**What is needed**:
Begin at the line that contains "tray_border();", stop after the line that contains "obj.matrix_parent_inverse = Matrix.Identity(4)", and reproduce only that span, unaltered.
----
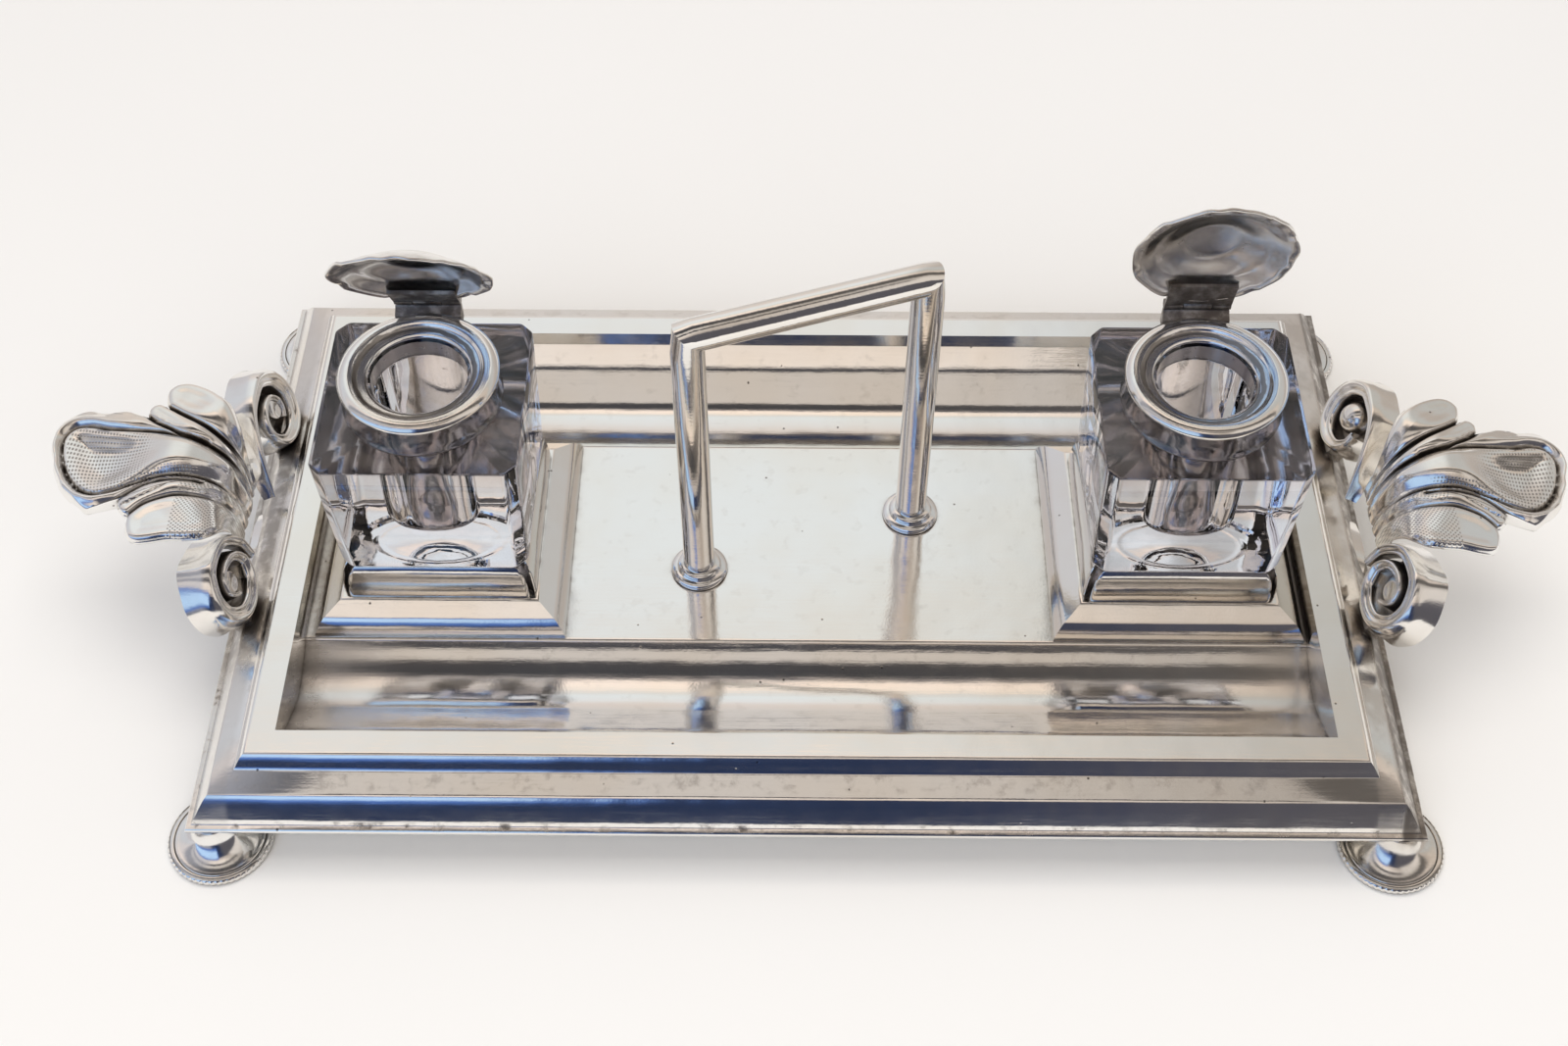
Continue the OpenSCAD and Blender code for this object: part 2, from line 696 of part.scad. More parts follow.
// curved sheet of one lobe, seen from the side: x outward from the root, z up
module lobe_sheet(reach, turn, top, half) {
    rise = top - root_z;
    outer = [for (i = [0 : arc_n]) let (a = 90 * i / arc_n)
        [turn * (1 - cos(a)), root_z + rise * sin(a)]];
    inner = [for (i = [arc_n : -1 : 0]) let (a = 90 * i / arc_n)
        [leaf_t + (turn - leaf_t) * (1 - cos(a)), root_z + (rise - leaf_t) * sin(a)]];
    rotate([90, 0, 0]) linear_extrude(height = half * 2 + over, center = true)
        polygon(concat([[0, root_z - leaf_rise / 3]], outer,
            [[reach + over, top - leaf_droop], [reach + over, top - leaf_droop - leaf_t]],
            inner, [[leaf_t, root_z - leaf_rise / 3]]));
}

// lobe outline from above: narrow at the root, widest near the tip, round end
module lobe_plan(reach, half, root_half) {
    n = 2 * arc_n;
    tip_x = reach - half * tip_round;
    tip = [for (i = [0 : n]) let (a = 90 - 180 * i / n)
        [tip_x + half * tip_round * cos(a), half * sin(a)]];
    flank = [for (i = [0 : arc_n]) let (t = i / arc_n, s = t * t * (3 - 2 * t))
        [-over + (tip_x + over) * t, root_half + (half - root_half) * s]];
    linear_extrude(height = leaf_top + over)
        polygon(concat(flank, tip, [for (i = [arc_n : -1 : 0]) [flank[i][0], -flank[i][1]]]));
}

module lobe(turn_z, reach, half, root_half, top) {
    translate([root_x, 0, 0]) rotate([0, 0, turn_z]) intersection() {
        lobe_sheet(reach, leaf_turn, top, half);
        lobe_plan(reach, half, root_half);
    }
}

module leaf() {
    lobe(0, leaf_reach, lobe_half, lobe_root, leaf_top);
    for (s = [-1, 1]) {
        lobe(s * thin_turn, thin_reach, thin_half, thin_root, leaf_top - thin_drop);
        lobe(s * outer_turn, outer_reach, outer_half, outer_root, leaf_top);
    }
}

module handle_body() {
    leaf();
    scroll_frame() {
        translate([-volute_back, 0, 0]) {
            volute();
            mirror([1, 0, 0]) volute();
        }
        // root block that joins leaf and scrolls to the border
        translate([-root_block_w / 2, -volute_r * lug_foot, -volute_t])
            cube([root_block_w, root_block_h, volute_t * tail_t]);
    }
}

module side_handle_left() {
    color(plated) difference() {
        mirror([1, 0, 0])
            translate([root_x, 0, foot_h]) rotate([0, lean_left, 0]) translate([-root_x, 0, -foot_h])
                handle_body();
        border_block();
    }
}
module side_handle_right() {
    color(plated) difference() {
        translate([root_x, 0, foot_h]) rotate([0, lean_right, 0]) translate([-root_x, 0, -foot_h])
            handle_body();
        border_block();
    }
}

// ---- parts ----

tray_border();
tray_pan();
plinth_left();
plinth_right();
rail_left_front();
rail_left_back();
rail_left_outer();
rail_left_inner();
rail_right_front();
rail_right_back();
rail_right_outer();
rail_right_inner();
carry_handle();
flange_left();
flange_right();
foot_front_left();
foot_front_right();
foot_back_left();
foot_back_right();
side_handle_left();
side_handle_right();
bottle_left();
collar_left();
hinge_plate_left();
hinge_pin_left();
lid_left();
lid_plate_left();
bottle_right();
collar_right();
hinge_plate_right();
hinge_pin_right();
lid_right();
lid_plate_right();
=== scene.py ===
from math import atan2, cos, hypot, pi, radians, sin, sqrt, tan

import bmesh
import bpy
import numpy as np
from mathutils import Matrix, Vector


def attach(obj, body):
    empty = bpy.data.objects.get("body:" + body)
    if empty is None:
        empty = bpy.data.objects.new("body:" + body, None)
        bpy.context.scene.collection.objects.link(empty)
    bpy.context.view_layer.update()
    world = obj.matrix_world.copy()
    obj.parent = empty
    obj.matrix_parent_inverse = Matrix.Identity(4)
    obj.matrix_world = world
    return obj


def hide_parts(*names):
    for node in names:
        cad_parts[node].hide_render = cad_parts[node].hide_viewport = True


# Desk inkstand: a moulded plated tray with two square glass bottles, built round the packed
# CAD frame. Shapes are written in millimetres and turned into metres in make_piece().

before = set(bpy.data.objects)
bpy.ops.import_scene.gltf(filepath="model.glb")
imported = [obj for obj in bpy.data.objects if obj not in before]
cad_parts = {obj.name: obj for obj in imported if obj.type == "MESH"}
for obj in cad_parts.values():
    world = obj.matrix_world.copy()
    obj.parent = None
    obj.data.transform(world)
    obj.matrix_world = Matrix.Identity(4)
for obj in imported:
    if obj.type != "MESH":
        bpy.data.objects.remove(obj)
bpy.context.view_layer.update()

MM = 0.001

# ---- Sizes shared by several pieces (millimetres, the same as the CAD) ----

# tray: its outside and its levels from the ground up, W across and D from front to back; then
# how far in the feet are, and how thick the plate is
TRAY_W, TRAY_D = 300.0, 175.0
FOOT_H, LIP_Z, DECK_Z, PLINTH_Z, RIM_Z = 12.0, 14.0, 16.1, 23.5, 25.9
FOOT_INSET, SHEET = 5.2, 1.2
# the well inside the border, with the deck and a trough on each side of it
WELL_IN = 21.0
WELL_W, WELL_D = TRAY_W - 2 * WELL_IN, TRAY_D - 2 * WELL_IN
DECK_D, TROUGH_Z1, TROUGH_SAG = 66.0, 19.7, 5.2
# plinths, and the rails of the seats on them
PLINTH_W, SEAT_W, RAIL_T, RAIL_Z, RAIL_GAP = 64.4, 49.6, 3.9, 34.1, 2.4
# bottles: place across, half width and corner cant, and the levels of shoulder, neck and collar
BOTTLES = {"left": -94.2, "right": 95.9}
BOTTLE_HALF, BOTTLE_CANT = 24.9, 4.2
SHOULDER_Z, NECK_Z, COLLAR_Z = 73.3, 80.7, 83.1
# lids and hinges; a lid is drawn closed and opened by its angle in degrees
LID_Z, LID_OPEN = 83.5, {"left": 59.0, "right": 77.0}
HINGE_Y, HINGE_Z, HINGE_W, KNUCKLE_W, KNUCKLE_R = 22.0, 84.5, 16.4, 7.0, 1.3
# carry handle: its bar, legs and rod, and its turn on the deck in degrees
BAR_Z, LEG_PITCH, ROD_R, CARRY_TURN = 104.9, 59.4, 4.1, 18.7
# side handles: root of the leaf, its rise and turn outward, and the whole handle's lean in degrees
ROOT_X, ROOT_Z, LEAF_RISE, LEAF_TURN = 146.3, 30.0, 19.0, 16.0
LEAN = {"left": 0.0, "right": 6.0}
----
**Finished answer**:
tray_border();
tray_pan();
plinth_left();
plinth_right();
rail_left_front();
rail_left_back();
rail_left_outer();
rail_left_inner();
rail_right_front();
rail_right_back();
rail_right_outer();
rail_right_inner();
carry_handle();
flange_left();
flange_right();
foot_front_left();
foot_front_right();
foot_back_left();
foot_back_right();
side_handle_left();
side_handle_right();
bottle_left();
collar_left();
hinge_plate_left();
hinge_pin_left();
lid_left();
lid_plate_left();
bottle_right();
collar_right();
hinge_plate_right();
hinge_pin_right();
lid_right();
lid_plate_right();
=== scene.py ===
from math import atan2, cos, hypot, pi, radians, sin, sqrt, tan

import bmesh
import bpy
import numpy as np
from mathutils import Matrix, Vector


def attach(obj, body):
    empty = bpy.data.objects.get("body:" + body)
    if empty is None:
        empty = bpy.data.objects.new("body:" + body, None)
        bpy.context.scene.collection.objects.link(empty)
    bpy.context.view_layer.update()
    world = obj.matrix_world.copy()
    obj.parent = empty
    obj.matrix_parent_inverse = Matrix.Identity(4)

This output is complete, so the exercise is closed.